Seriously, the dude will just go on and on about shit that you clearly have no interest in talking about. The lack of self-awareness is staggering. Staggering! 

In large groups, Mike kind of fades into the background and often doesn’t talk at all, which is sort of a best-case scenario compared to the thing where he comes over to your apartment alone and helps himself to way too many of your snacks, and then stays at least a couple hours past when you’ve hinted that you’d like to go to sleep. Nonetheless, you always try your best to humor him, as overall he’s a generally nice person and you can really sense that he just needs someone to talk to, but you know you’re definitely taking one for the team when you agree to meet up with him for drinks. It’s not like you actually want to hang out with him, but you can only say no to his invites so many times before you start feeling like a dick.

Unfortunately, Mike is oblivious to all of this and instead seems to believe that people appreciate his bleak and emotionally invasive conversation style—otherwise he might actually lighten up a little and talk about stuff besides his sad-ass stories about getting ghosted by Tinder girls he was falling in love with.  

Seriously, talking to Mike one-on-one sucks so goddamn much. 

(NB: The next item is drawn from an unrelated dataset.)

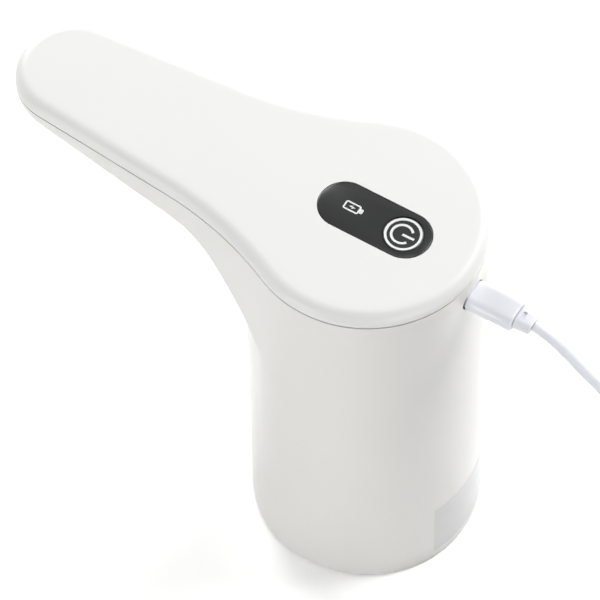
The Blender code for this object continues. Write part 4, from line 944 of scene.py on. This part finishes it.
def make_lid():
    rings = [plan_ring(LID_WALL, LID_CEILING), plan_ring(LID_WALL, LID_BASE), plan_ring(SEAM_LIP, LID_BASE)]
    rings.append(plan_ring(0.0, LID_BASE + SEAM_LIP))
    for k in range(EDGE_STEPS + 1):
        turn = math.pi / 2 * k / EDGE_STEPS
        height = BODY_HEIGHT - LID_RISE * (1 - math.sin(turn))
        rings.append(plan_ring(LID_ROUND * (1 - math.cos(turn)), height))
    rings.append(plan_ring(LID_ROUND + FLAT_MARGIN, BODY_HEIGHT))
    lid = loft("lid_shell", rings)
    posts = at_board_screws("post", POST_RADIUS, LID_CEILING - POST_DROP, LID_CEILING + POST_SINK)
    combine(lid, [lid_tongue(), *posts], "UNION")
    recess = upright("recess", PANEL_HALF_SPAN, PANEL_RADIUS + TOUCH, BODY_HEIGHT - PANEL_RECESS,
                     BODY_HEIGHT + WALL, PANEL_X)
    opening = upright("opening", PANEL_HALF_SPAN, PANEL_RADIUS - PANEL_LEDGE, LID_CEILING - WALL,
                      BODY_HEIGHT, PANEL_X)
    pilots = at_board_screws("pilot", SCREW_HOLE, LID_CEILING - PILOT_DEPTH, LID_CEILING - TOUCH)
    combine(lid, [recess, opening, *pilots], "DIFFERENCE")
    return finish_piece(lid, LID_ABS, "housing", ["top_cover"])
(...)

Here’s hoping Mike starts getting better at socializing, as the dude really needs to rethink his whole deal if he wants to keep having friends. The sad reality, though, is that he thinks he’s better off having one-on-one conversations with people who clearly aren’t interested in what he’s saying than he is just being a neutral presence at parties and not making people uncomfortable, and it seems like he’ll have to fundamentally change how he perceives the world in order to stop being such an oppressive social presence. The odds of that happening are slim to none, but let’s all cross our fingers anyway.